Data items
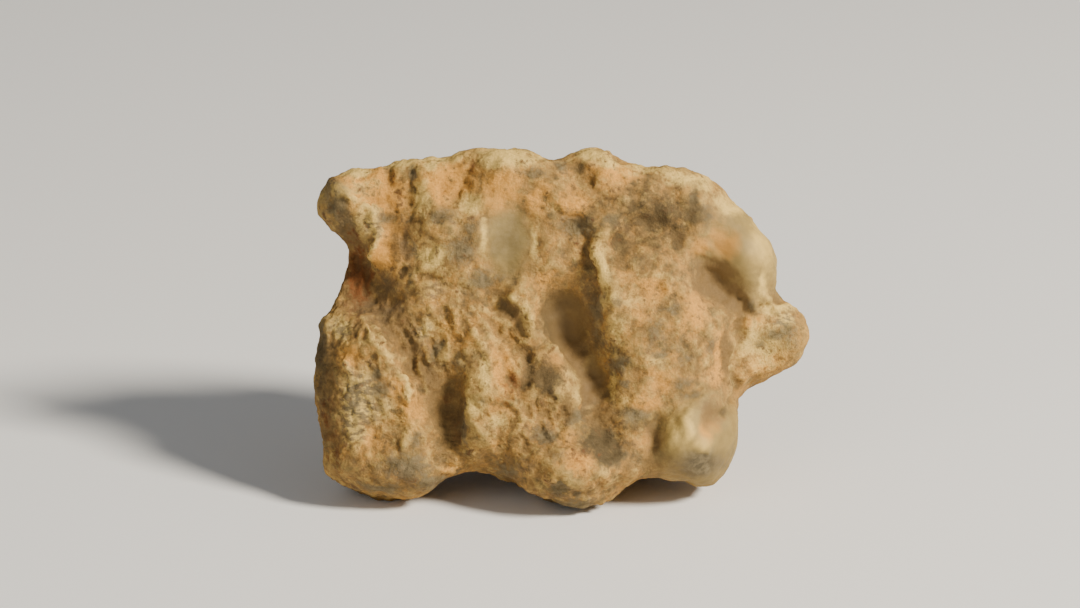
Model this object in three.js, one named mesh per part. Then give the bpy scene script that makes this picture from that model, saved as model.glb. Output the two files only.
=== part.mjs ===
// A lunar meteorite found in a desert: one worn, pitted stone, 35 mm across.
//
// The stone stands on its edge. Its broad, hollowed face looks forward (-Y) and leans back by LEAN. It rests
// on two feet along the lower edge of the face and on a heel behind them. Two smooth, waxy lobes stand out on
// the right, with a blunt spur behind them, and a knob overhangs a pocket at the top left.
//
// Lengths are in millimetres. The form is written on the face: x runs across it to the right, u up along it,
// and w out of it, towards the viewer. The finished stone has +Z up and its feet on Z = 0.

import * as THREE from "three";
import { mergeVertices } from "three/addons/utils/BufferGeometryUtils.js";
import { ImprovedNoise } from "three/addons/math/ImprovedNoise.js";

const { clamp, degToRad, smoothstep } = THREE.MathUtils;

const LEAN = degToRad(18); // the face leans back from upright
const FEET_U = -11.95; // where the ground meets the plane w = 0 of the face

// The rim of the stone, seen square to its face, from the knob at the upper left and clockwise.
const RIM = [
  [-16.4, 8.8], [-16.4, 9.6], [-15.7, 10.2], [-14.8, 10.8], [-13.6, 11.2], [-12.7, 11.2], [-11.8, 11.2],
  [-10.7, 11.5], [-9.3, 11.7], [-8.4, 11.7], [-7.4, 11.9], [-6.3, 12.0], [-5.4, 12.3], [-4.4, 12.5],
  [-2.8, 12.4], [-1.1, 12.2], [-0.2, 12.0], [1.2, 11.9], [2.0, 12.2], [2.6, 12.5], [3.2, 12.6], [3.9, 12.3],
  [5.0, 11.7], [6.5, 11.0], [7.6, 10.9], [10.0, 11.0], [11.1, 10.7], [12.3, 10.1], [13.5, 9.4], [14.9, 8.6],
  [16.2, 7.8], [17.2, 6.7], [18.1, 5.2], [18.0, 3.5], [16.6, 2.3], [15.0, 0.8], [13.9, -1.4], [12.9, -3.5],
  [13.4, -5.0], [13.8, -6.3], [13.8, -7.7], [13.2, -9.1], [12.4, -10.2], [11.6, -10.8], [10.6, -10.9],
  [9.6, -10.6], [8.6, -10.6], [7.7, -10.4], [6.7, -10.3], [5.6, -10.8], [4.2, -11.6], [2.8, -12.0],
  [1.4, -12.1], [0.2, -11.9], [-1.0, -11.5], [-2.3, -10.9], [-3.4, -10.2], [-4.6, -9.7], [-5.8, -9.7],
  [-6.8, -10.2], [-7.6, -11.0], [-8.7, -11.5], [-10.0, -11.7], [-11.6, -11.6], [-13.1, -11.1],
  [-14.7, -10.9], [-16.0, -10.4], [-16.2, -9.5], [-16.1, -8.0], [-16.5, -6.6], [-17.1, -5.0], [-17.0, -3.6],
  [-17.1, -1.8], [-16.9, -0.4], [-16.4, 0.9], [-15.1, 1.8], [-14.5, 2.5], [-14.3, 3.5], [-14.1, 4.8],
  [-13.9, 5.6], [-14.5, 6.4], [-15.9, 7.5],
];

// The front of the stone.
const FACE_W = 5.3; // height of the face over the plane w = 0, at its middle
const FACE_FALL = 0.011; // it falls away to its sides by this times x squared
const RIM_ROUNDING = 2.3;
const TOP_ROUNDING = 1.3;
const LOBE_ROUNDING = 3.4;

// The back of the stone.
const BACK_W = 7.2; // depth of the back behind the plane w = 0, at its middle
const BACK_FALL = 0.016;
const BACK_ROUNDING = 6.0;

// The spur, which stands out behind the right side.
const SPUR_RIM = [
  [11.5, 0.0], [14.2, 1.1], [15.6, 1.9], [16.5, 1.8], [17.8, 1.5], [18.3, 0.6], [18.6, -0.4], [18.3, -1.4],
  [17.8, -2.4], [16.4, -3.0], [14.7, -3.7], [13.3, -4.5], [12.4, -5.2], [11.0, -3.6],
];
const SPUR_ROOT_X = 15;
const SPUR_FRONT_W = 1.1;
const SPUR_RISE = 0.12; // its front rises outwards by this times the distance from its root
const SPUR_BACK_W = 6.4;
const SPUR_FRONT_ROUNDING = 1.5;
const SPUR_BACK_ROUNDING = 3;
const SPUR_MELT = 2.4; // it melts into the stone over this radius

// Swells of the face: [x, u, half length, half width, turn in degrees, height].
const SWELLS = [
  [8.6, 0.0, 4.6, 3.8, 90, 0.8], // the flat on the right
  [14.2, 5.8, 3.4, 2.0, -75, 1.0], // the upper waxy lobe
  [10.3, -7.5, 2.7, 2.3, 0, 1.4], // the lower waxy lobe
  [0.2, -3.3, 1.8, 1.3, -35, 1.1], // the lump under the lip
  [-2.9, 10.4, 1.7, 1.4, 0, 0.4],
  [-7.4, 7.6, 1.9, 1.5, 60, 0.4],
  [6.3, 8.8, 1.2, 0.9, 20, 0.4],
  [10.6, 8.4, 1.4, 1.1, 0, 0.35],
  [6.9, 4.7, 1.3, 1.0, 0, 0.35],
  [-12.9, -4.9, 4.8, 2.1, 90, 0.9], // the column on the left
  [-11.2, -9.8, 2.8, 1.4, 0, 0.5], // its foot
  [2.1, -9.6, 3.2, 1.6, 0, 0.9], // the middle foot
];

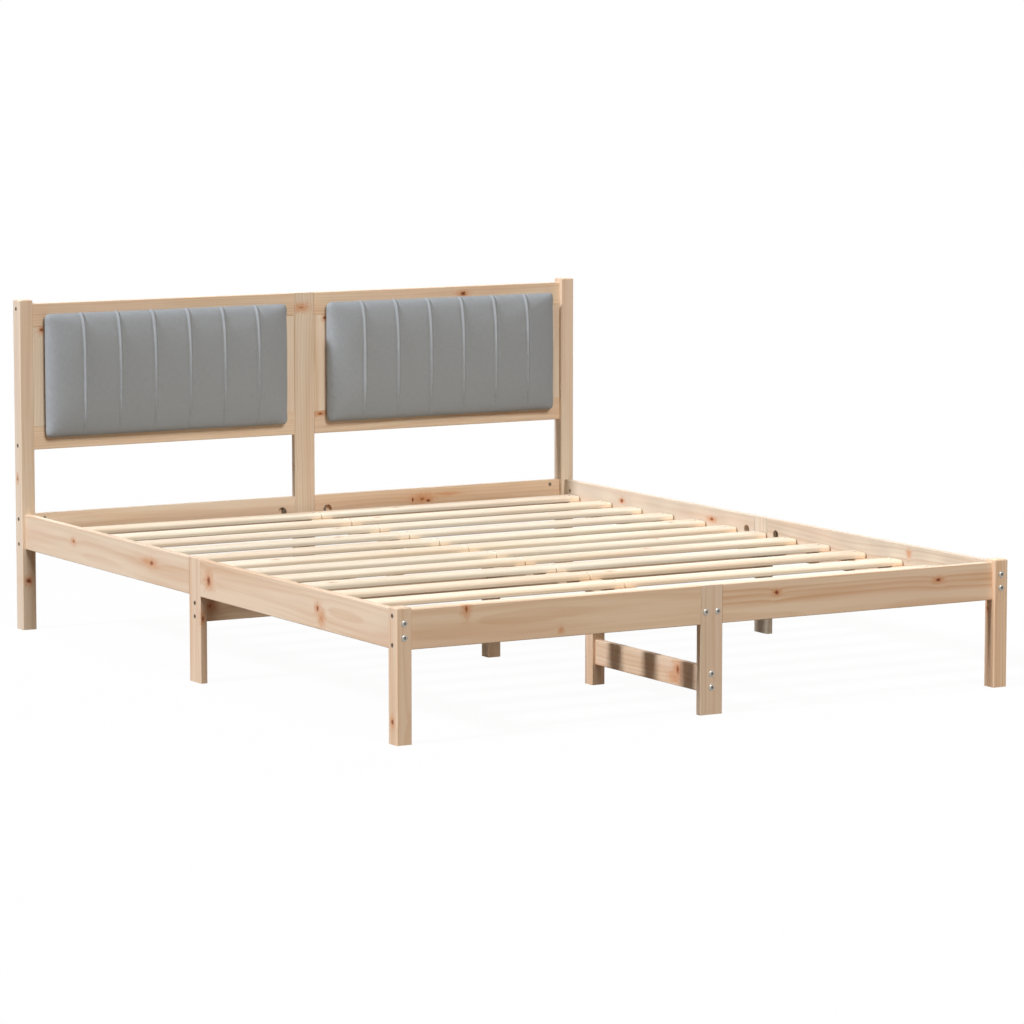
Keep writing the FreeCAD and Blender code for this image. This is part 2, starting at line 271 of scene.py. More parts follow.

- [Written instruction]: Output the listing above word for word.

- [Worked answer]:
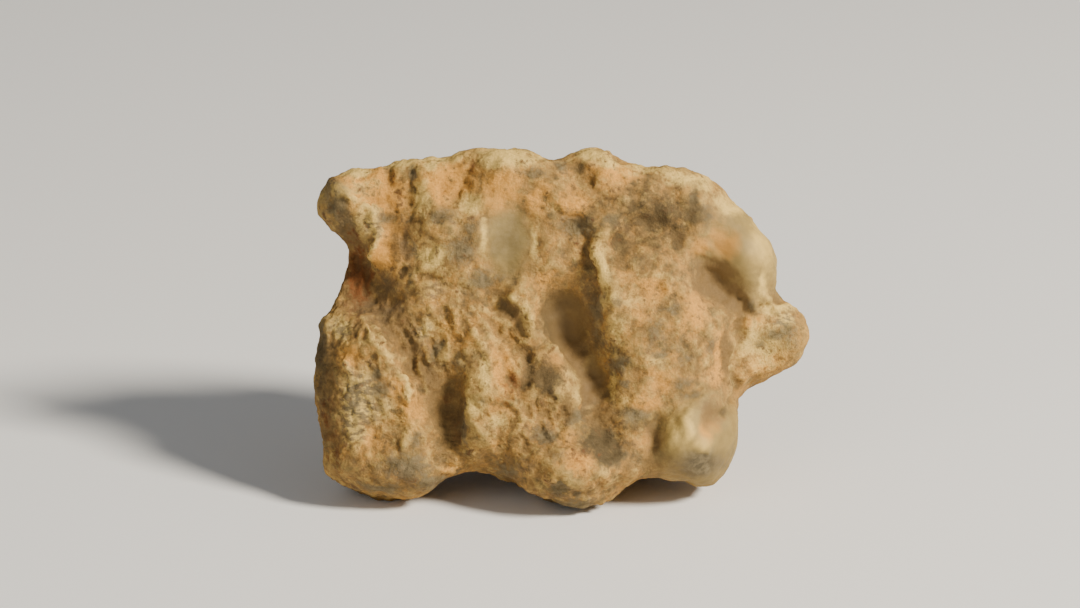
Model this object in three.js, one named mesh per part. Then give the bpy scene script that makes this picture from that model, saved as model.glb. Output the two files only.
=== part.mjs ===
// A lunar meteorite found in a desert: one worn, pitted stone, 35 mm across.
//
// The stone stands on its edge. Its broad, hollowed face looks forward (-Y) and leans back by LEAN. It rests
// on two feet along the lower edge of the face and on a heel behind them. Two smooth, waxy lobes stand out on
// the right, with a blunt spur behind them, and a knob overhangs a pocket at the top left.
//
// Lengths are in millimetres. The form is written on the face: x runs across it to the right, u up along it,
// and w out of it, towards the viewer. The finished stone has +Z up and its feet on Z = 0.

import * as THREE from "three";
import { mergeVertices } from "three/addons/utils/BufferGeometryUtils.js";
import { ImprovedNoise } from "three/addons/math/ImprovedNoise.js";

const { clamp, degToRad, smoothstep } = THREE.MathUtils;

const LEAN = degToRad(18); // the face leans back from upright
const FEET_U = -11.95; // where the ground meets the plane w = 0 of the face

// The rim of the stone, seen square to its face, from the knob at the upper left and clockwise.
const RIM = [
  [-16.4, 8.8], [-16.4, 9.6], [-15.7, 10.2], [-14.8, 10.8], [-13.6, 11.2], [-12.7, 11.2], [-11.8, 11.2],
  [-10.7, 11.5], [-9.3, 11.7], [-8.4, 11.7], [-7.4, 11.9], [-6.3, 12.0], [-5.4, 12.3], [-4.4, 12.5],
  [-2.8, 12.4], [-1.1, 12.2], [-0.2, 12.0], [1.2, 11.9], [2.0, 12.2], [2.6, 12.5], [3.2, 12.6], [3.9, 12.3],
  [5.0, 11.7], [6.5, 11.0], [7.6, 10.9], [10.0, 11.0], [11.1, 10.7], [12.3, 10.1], [13.5, 9.4], [14.9, 8.6],
  [16.2, 7.8], [17.2, 6.7], [18.1, 5.2], [18.0, 3.5], [16.6, 2.3], [15.0, 0.8], [13.9, -1.4], [12.9, -3.5],
  [13.4, -5.0], [13.8, -6.3], [13.8, -7.7], [13.2, -9.1], [12.4, -10.2], [11.6, -10.8], [10.6, -10.9],
  [9.6, -10.6], [8.6, -10.6], [7.7, -10.4], [6.7, -10.3], [5.6, -10.8], [4.2, -11.6], [2.8, -12.0],
  [1.4, -12.1], [0.2, -11.9], [-1.0, -11.5], [-2.3, -10.9], [-3.4, -10.2], [-4.6, -9.7], [-5.8, -9.7],
  [-6.8, -10.2], [-7.6, -11.0], [-8.7, -11.5], [-10.0, -11.7], [-11.6, -11.6], [-13.1, -11.1],
  [-14.7, -10.9], [-16.0, -10.4], [-16.2, -9.5], [-16.1, -8.0], [-16.5, -6.6], [-17.1, -5.0], [-17.0, -3.6],
  [-17.1, -1.8], [-16.9, -0.4], [-16.4, 0.9], [-15.1, 1.8], [-14.5, 2.5], [-14.3, 3.5], [-14.1, 4.8],
  [-13.9, 5.6], [-14.5, 6.4], [-15.9, 7.5],
];

// The front of the stone.
const FACE_W = 5.3; // height of the face over the plane w = 0, at its middle
const FACE_FALL = 0.011; // it falls away to its sides by this times x squared
const RIM_ROUNDING = 2.3;
const TOP_ROUNDING = 1.3;
const LOBE_ROUNDING = 3.4;

// The back of the stone.
const BACK_W = 7.2; // depth of the back behind the plane w = 0, at its middle
const BACK_FALL = 0.016;
const BACK_ROUNDING = 6.0;

// The spur, which stands out behind the right side.
const SPUR_RIM = [
  [11.5, 0.0], [14.2, 1.1], [15.6, 1.9], [16.5, 1.8], [17.8, 1.5], [18.3, 0.6], [18.6, -0.4], [18.3, -1.4],
  [17.8, -2.4], [16.4, -3.0], [14.7, -3.7], [13.3, -4.5], [12.4, -5.2], [11.0, -3.6],
];
const SPUR_ROOT_X = 15;
const SPUR_FRONT_W = 1.1;
const SPUR_RISE = 0.12; // its front rises outwards by this times the distance from its root
const SPUR_BACK_W = 6.4;
const SPUR_FRONT_ROUNDING = 1.5;
const SPUR_BACK_ROUNDING = 3;
const SPUR_MELT = 2.4; // it melts into the stone over this radius

// Swells of the face: [x, u, half length, half width, turn in degrees, height].
const SWELLS = [
  [8.6, 0.0, 4.6, 3.8, 90, 0.8], // the flat on the right
  [14.2, 5.8, 3.4, 2.0, -75, 1.0], // the upper waxy lobe
  [10.3, -7.5, 2.7, 2.3, 0, 1.4], // the lower waxy lobe
  [0.2, -3.3, 1.8, 1.3, -35, 1.1], // the lump under the lip
  [-2.9, 10.4, 1.7, 1.4, 0, 0.4],
  [-7.4, 7.6, 1.9, 1.5, 60, 0.4],
  [6.3, 8.8, 1.2, 0.9, 20, 0.4],
  [10.6, 8.4, 1.4, 1.1, 0, 0.35],
  [6.9, 4.7, 1.3, 1.0, 0, 0.35],
  [-12.9, -4.9, 4.8, 2.1, 90, 0.9], // the column on the left
  [-11.2, -9.8, 2.8, 1.4, 0, 0.5], // its foot
  [2.1, -9.6, 3.2, 1.6, 0, 0.9], // the middle foot
];

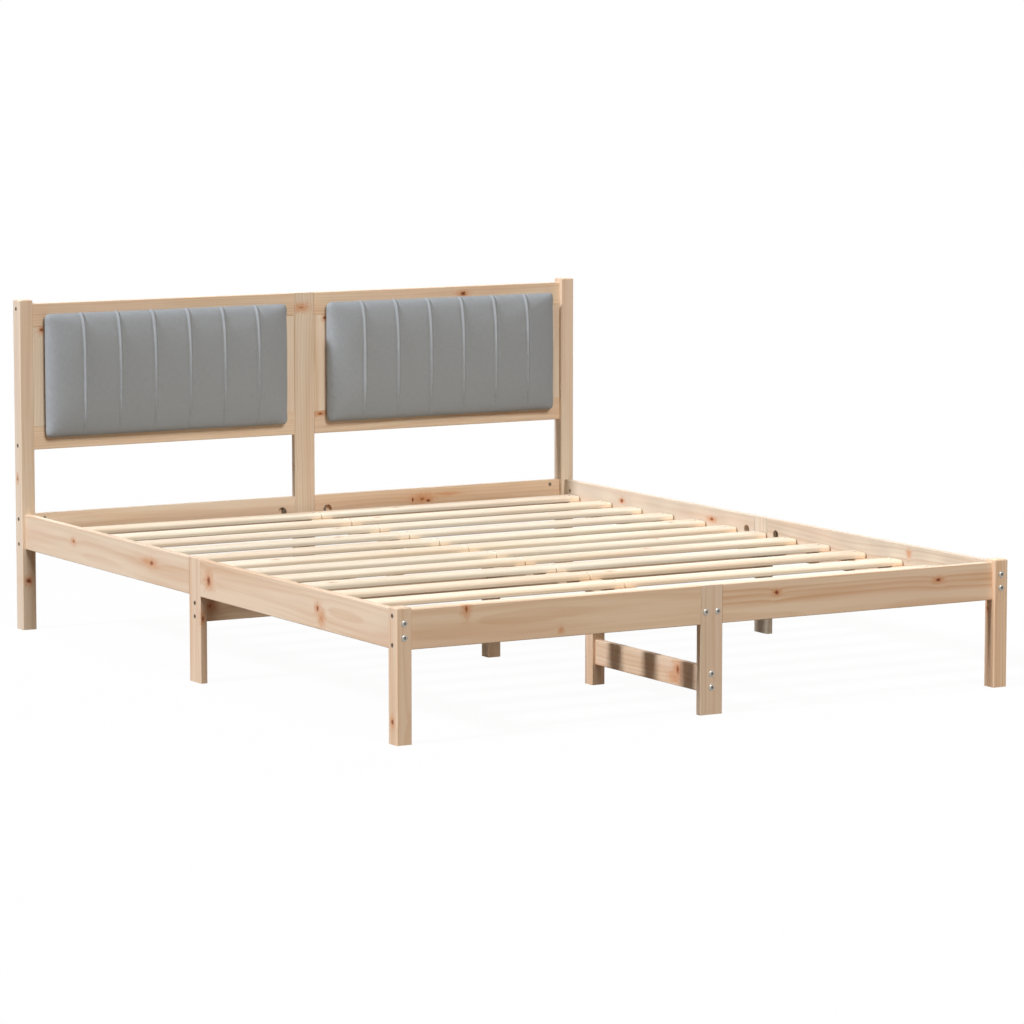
Keep writing the FreeCAD and Blender code for this image. This is part 2, starting at line 271 of scene.py. More parts follow.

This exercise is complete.